Consider what’s driving your business.  Aim to build long-term relationships with your customers if you have repeat customers. Sometimes less said is more.  Simplifying your message to you can say it clearly.  Most importantly, you must live up to your brand message.  Brand loyalty comes from delivering upon your promises, every time.                                             

Your customers are the driving force behind how you position your business and brand among the competition.  Understanding your customers is key retaining them and finding more.  While it’s really difficult to be all things to all people, you really must become an understudy in learning who your customers are, how many potential customers are out there, and then meeting those prospects with the same good products and services that other customers found.
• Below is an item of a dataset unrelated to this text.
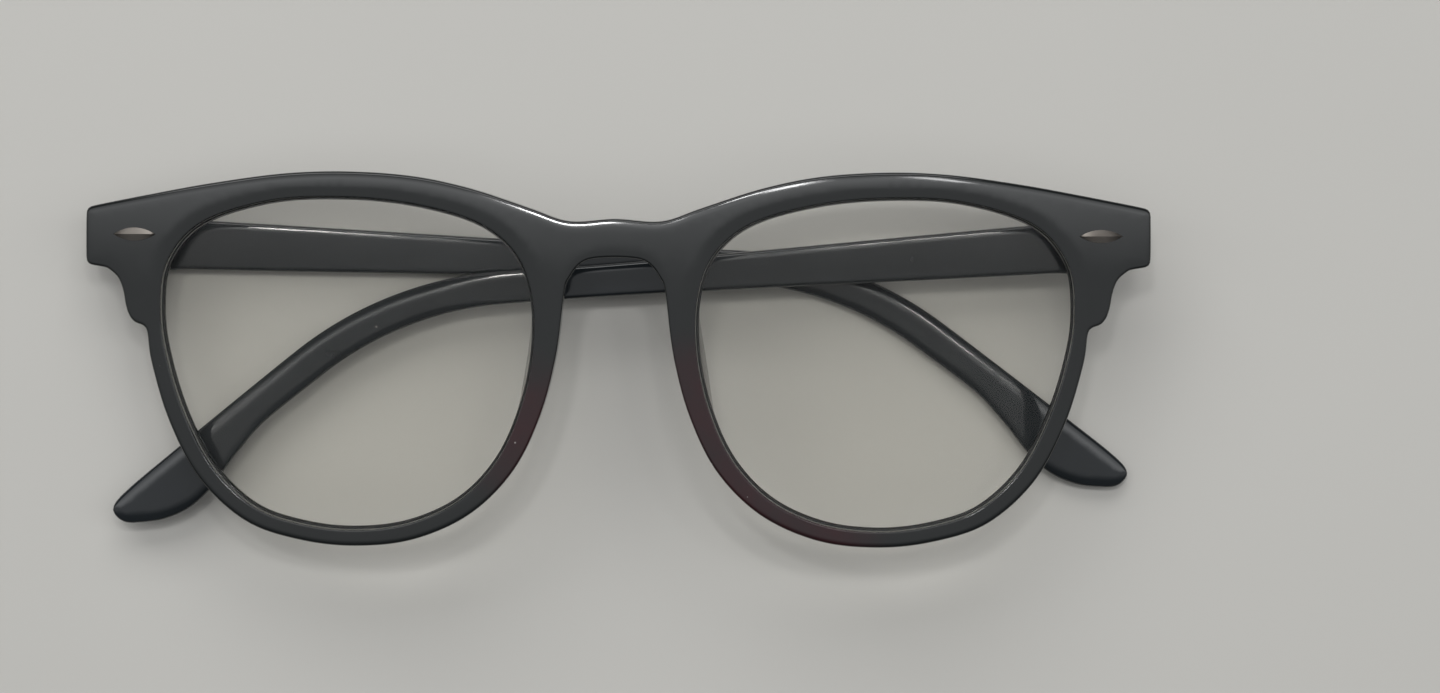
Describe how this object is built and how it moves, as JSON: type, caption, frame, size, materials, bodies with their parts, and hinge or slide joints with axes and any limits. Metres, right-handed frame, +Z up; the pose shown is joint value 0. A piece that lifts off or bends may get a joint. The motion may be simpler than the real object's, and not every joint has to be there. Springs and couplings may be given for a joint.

One of the best ways to better understanding your customers starts with building your own customer database.  You should be collecting more than just names and addresses, but also phone, email, and any transactional data you can find on those people.  But even with simply collecting the names and addresses, you can append demographic data to those individuals.  BB Direct can help you with that.  Also call database enhancement, taking a list of names and addresses and appending elements of data to those individuals will help you create a profile of what your customers look like.
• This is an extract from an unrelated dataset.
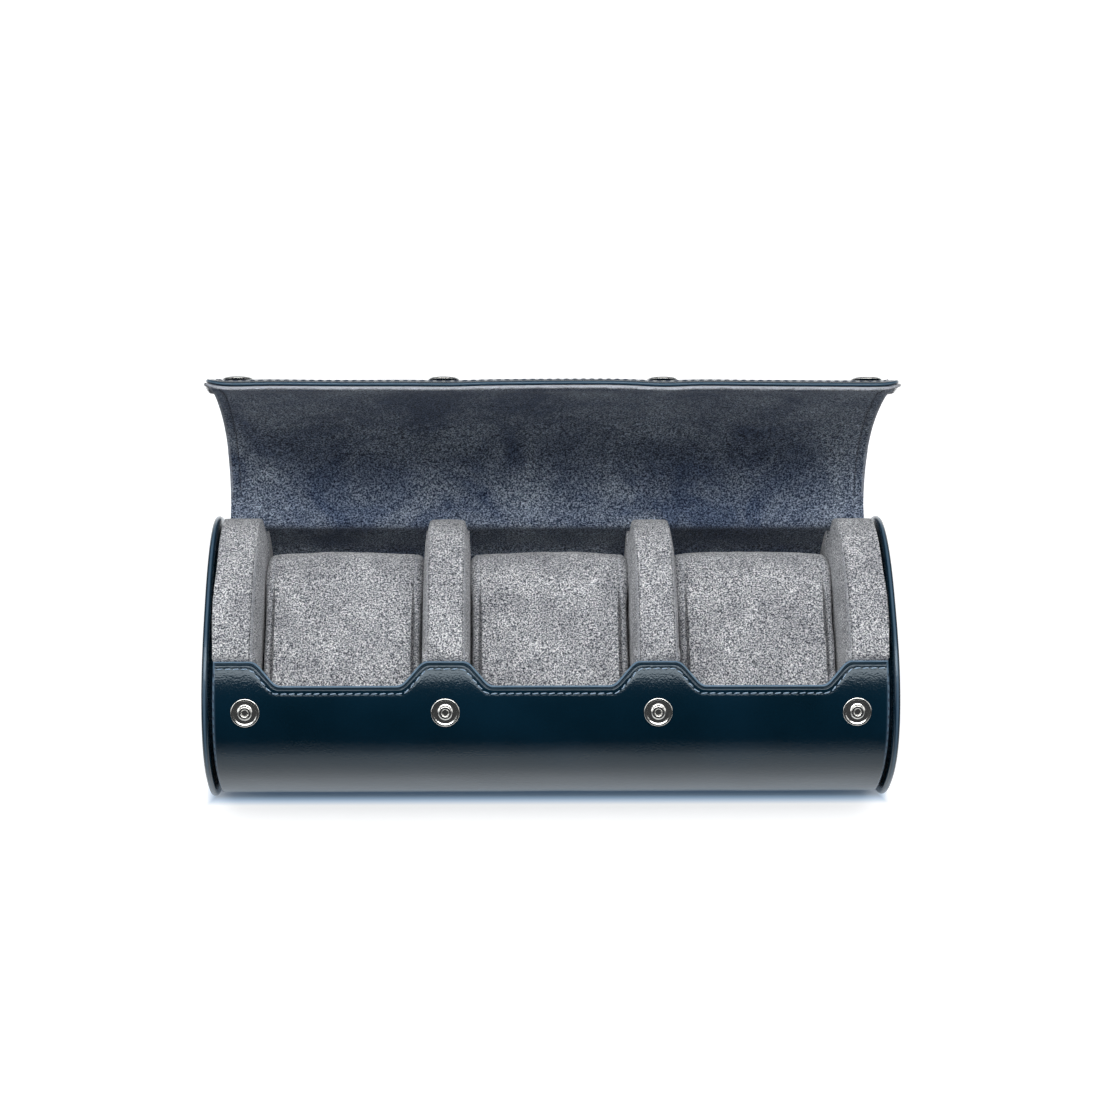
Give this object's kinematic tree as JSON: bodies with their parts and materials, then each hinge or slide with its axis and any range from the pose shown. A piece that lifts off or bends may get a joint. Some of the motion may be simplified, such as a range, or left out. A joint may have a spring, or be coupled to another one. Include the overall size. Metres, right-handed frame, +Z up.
{
  "type": "watch travel case",
  "caption": "Roll-shaped leather watch case with padded dividers, lift-out velvet pillows and a wrap-over lid that folds back and closes with snap fasteners.",
  "frame": {"origin": "on the table plane, in the flat sole of the trough, midway between the end discs and under the middle of their section", "axes": "+X along the case to the right as seen from the front, +Y to the back where the lid bends, +Z up"},
  "size_m": [0.266, 0.1324, 0.1622],
  "materials": {
    "leather": "smooth fine-grained navy leather, satin",
    "velvet": "short grey velvet nap",
    "lining": "blue-grey velvet, matte",
    "snap_metal": "polished",
    "board": "plain fibreboard",
    "foam": "plain foam"
  },
  "bodies": {
    "case": {"body_leather": "leather", "body_board": "board", "body_lining": "lining", "left_disc_leather": "leather", "left_disc_board": "board", "right_disc_leather": "leather", "right_disc_board": "board", "left_wall_velvet": "velvet", "left_wall_core": "foam", "right_wall_velvet": "velvet", "right_wall_core": "foam", "left_divider_velvet": "velvet", "left_divider_core": "foam", "right_divider_velvet": "velvet", "right_divider_core": "foam", "snap_studs": "snap_metal", "stud_rivets": "snap_metal"},
    "lid_rear": {"lid_rear_leather": "leather", "lid_rear_board": "board", "lid_rear_lining": "lining"},
    "lid_front": {"lid_front_leather": "leather", "lid_front_board": "board", "lid_front_lining": "lining"},
    "lid_strip": {"lid_strip_leather": "leather", "lid_strip_board": "board", "lid_strip_lining": "lining", "snap_caps": "snap_metal", "snap_sockets": "snap_metal"},
    "left_pillow": {"left_pillow_velvet": "velvet", "left_pillow_core": "foam"},
    "middle_pillow": {"middle_pillow_velvet": "velvet", "middle_pillow_core": "foam"},
    "right_pillow": {"right_pillow_velvet": "velvet", "right_pillow_core": "foam"}
  },
  "joints": [
    {"name": "lid_hinge", "type": "hinge", "parent": "case", "child": "lid_rear", "pos_m": [0, 0.05371, 0.05128], "axis": [-1, 0, 0], "range_deg": [-78, 60]},
    {"name": "lid_fold", "type": "hinge", "parent": "lid_rear", "child": "lid_front", "pos_m": [0, 0.07242, 0.1067], "axis": [1, 0, 0], "range_deg": [0, 80]},
    {"name": "strip_bend", "type": "hinge", "parent": "lid_front", "child": "lid_strip", "pos_m": [0, 0.06338, 0.14146], "axis": [-1, 0, 0], "range_deg": [-20, 10]},
    {"name": "left_pillow_lift", "type": "slide", "parent": "case", "child": "left_pillow", "axis": [0, 0.2924, 0.9563], "range_m": [0, 0.075]},
    {"name": "middle_pillow_lift", "type": "slide", "parent": "case", "child": "middle_pillow", "axis": [0, 0.2924, 0.9563], "range_m": [0, 0.075]},
    {"name": "right_pillow_lift", "type": "slide", "parent": "case", "child": "right_pillow", "axis": [0, 0.2924, 0.9563], "range_m": [0, 0.075]}
  ]
}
Using your transactional data, you should be able to learn what patterns may exist among your existing customers.  Let’s say you have 20 products and the names and addresses who’ve purchased those products over the last 6 months.  You can segment your customers into product 1 buyers, product 2 buyers, and so forth.  You can then look at the demographic profile among all products.  Is the demographic profile of one product different than another product?  Do you find that people buying product 1 are older or more affluent than product buyer 2?  The data append process is very helpful in understanding your customers, and then finding more that look just like them.

Based on a better understanding of your customers, you should have a much clearer understanding of not only what your branding message should be, but also how to say it.  You may want to speak to segments of your customers a bit differently.                                                        

Branding should be consistent across all mediums, i.e., print, video, logo, signage, social media, business cards, website, and customer service.  It’s the consistent message that you can communicate thru all the clutter.  It’s vital that you invest the time into developing your brand message to your various audience segments, but also as it relates to your competitors.  Once established, delivering this brand message each time becomes much easier and more effective.           

Because all businesses are different, we’ve listed below a number of helpful suggestions to building brand.  They are:

  • Establish yourself as the subject matter expert with the right content                                                     
  • Look for partnership opportunities since people like to do businesses with brands they can trust.  Finding businesses with similar but non-competitive audience with which to partner.                                      
  • Evoke emotion in your audience. Triggering an emotional response can affect the way we remember things.                                                 
  • One voice might be more nostalgic while another might cater to amusement, so align the website, visuals, message all together for a cohesive message.                                                                    
  • Build your social media presence since social media is all about connecting with the person, not what tribe they belong to.  Consider your audience age for the platform you use and use similar visual, color, language that matches your brand's voice in every post or caption.